-- WHAT IS BEING ASKED --
The data below holds a line containing "box = board.BoundBox" and a line containing "obj.parent = None"; please quote exactly those two lines and every line between them, and nothing else.

-- MATERIAL PROVIDED --
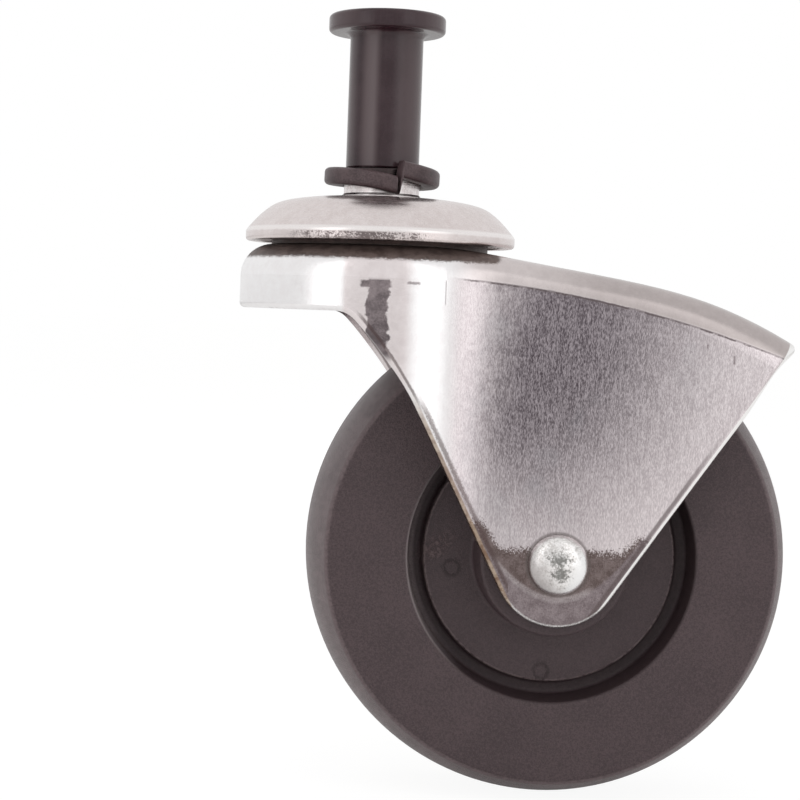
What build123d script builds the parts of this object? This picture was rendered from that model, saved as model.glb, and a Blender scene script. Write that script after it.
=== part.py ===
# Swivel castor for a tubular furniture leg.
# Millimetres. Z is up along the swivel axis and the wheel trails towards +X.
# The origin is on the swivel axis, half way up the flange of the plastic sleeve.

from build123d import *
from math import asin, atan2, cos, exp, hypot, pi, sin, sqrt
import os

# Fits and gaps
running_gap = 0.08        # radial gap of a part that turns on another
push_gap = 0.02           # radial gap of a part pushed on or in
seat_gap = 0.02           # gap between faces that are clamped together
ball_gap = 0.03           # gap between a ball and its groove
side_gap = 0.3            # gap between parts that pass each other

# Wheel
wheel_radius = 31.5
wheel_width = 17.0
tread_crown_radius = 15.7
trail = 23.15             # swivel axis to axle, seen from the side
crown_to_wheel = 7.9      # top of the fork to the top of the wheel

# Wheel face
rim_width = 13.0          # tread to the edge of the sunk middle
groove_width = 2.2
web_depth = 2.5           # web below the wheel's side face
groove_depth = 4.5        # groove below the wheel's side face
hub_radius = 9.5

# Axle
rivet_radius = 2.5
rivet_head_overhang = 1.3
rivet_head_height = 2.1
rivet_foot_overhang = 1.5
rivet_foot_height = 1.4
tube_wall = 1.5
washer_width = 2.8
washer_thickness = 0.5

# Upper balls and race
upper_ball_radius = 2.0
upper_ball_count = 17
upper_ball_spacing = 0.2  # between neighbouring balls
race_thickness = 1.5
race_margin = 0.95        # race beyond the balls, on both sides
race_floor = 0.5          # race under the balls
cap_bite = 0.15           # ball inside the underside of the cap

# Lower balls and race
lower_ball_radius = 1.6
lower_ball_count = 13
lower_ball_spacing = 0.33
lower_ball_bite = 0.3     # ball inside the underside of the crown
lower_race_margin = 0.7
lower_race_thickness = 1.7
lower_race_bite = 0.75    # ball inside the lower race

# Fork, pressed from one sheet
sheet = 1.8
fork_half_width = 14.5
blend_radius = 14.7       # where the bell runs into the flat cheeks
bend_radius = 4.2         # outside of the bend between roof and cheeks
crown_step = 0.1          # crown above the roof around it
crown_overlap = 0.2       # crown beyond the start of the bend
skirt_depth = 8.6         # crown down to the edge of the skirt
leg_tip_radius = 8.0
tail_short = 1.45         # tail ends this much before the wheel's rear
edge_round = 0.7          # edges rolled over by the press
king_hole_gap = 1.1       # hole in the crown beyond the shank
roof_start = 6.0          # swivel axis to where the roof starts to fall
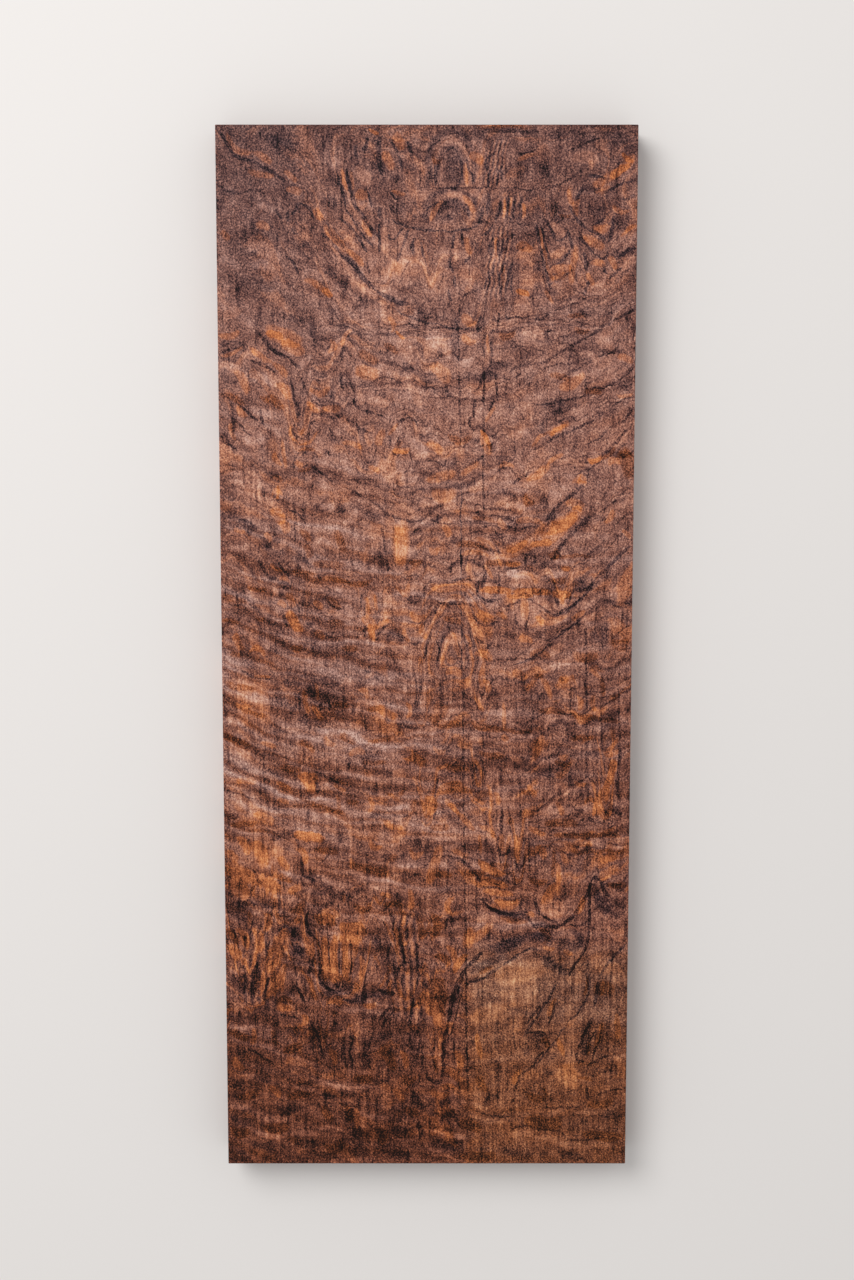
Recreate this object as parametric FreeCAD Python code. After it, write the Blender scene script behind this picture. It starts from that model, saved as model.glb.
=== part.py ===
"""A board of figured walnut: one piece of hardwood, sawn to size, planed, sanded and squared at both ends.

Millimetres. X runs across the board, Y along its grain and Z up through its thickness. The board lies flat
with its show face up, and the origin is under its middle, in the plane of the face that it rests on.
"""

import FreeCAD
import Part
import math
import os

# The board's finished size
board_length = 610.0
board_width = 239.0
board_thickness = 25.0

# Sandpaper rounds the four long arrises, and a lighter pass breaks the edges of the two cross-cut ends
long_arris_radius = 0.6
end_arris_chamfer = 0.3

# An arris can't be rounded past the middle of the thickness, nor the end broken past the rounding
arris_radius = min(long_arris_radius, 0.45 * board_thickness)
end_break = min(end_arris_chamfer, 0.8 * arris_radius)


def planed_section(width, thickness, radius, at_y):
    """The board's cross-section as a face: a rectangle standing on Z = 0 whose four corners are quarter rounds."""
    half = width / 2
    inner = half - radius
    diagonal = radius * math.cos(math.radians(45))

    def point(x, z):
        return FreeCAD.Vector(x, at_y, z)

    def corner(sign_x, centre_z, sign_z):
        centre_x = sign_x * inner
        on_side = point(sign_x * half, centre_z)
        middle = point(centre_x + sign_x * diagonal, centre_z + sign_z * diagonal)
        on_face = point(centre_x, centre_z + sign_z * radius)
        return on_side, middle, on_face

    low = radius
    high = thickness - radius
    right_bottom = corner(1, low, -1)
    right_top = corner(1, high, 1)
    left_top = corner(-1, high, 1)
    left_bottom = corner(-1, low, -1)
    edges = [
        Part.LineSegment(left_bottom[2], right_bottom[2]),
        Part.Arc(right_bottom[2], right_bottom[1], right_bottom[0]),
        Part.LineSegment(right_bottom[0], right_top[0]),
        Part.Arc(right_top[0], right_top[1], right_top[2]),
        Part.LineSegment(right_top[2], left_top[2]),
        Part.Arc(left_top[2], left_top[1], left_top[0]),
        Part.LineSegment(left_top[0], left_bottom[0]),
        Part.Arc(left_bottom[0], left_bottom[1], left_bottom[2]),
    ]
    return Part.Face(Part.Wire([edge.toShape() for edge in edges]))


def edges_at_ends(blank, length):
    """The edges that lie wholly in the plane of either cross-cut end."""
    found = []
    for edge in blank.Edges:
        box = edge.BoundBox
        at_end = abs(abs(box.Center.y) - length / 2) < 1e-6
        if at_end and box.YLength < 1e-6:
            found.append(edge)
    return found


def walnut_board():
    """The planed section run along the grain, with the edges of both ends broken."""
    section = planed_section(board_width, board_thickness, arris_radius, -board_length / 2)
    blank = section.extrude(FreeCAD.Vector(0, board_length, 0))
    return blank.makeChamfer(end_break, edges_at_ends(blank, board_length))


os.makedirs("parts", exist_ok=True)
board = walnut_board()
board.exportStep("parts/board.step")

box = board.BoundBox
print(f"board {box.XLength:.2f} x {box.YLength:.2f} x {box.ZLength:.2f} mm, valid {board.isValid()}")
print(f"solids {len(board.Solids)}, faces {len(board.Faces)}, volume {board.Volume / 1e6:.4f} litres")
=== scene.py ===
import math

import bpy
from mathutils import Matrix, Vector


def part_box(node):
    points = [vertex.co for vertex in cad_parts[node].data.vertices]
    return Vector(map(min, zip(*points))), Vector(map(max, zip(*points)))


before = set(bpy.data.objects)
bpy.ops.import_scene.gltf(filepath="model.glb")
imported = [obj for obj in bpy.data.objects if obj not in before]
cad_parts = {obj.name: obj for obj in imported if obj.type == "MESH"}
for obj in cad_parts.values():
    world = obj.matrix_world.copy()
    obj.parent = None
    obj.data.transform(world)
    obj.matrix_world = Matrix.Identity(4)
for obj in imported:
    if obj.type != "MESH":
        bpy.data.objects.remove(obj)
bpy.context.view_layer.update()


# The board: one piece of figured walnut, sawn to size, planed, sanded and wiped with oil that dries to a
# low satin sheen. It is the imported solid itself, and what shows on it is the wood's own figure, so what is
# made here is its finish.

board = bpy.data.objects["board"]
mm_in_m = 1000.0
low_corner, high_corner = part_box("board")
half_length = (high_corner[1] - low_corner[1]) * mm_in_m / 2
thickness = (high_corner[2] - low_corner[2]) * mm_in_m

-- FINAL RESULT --
box = board.BoundBox
print(f"board {box.XLength:.2f} x {box.YLength:.2f} x {box.ZLength:.2f} mm, valid {board.isValid()}")
print(f"solids {len(board.Solids)}, faces {len(board.Faces)}, volume {board.Volume / 1e6:.4f} litres")
=== scene.py ===
import math

import bpy
from mathutils import Matrix, Vector


def part_box(node):
    points = [vertex.co for vertex in cad_parts[node].data.vertices]
    return Vector(map(min, zip(*points))), Vector(map(max, zip(*points)))


before = set(bpy.data.objects)
bpy.ops.import_scene.gltf(filepath="model.glb")
imported = [obj for obj in bpy.data.objects if obj not in before]
cad_parts = {obj.name: obj for obj in imported if obj.type == "MESH"}
for obj in cad_parts.values():
    world = obj.matrix_world.copy()
    obj.parent = None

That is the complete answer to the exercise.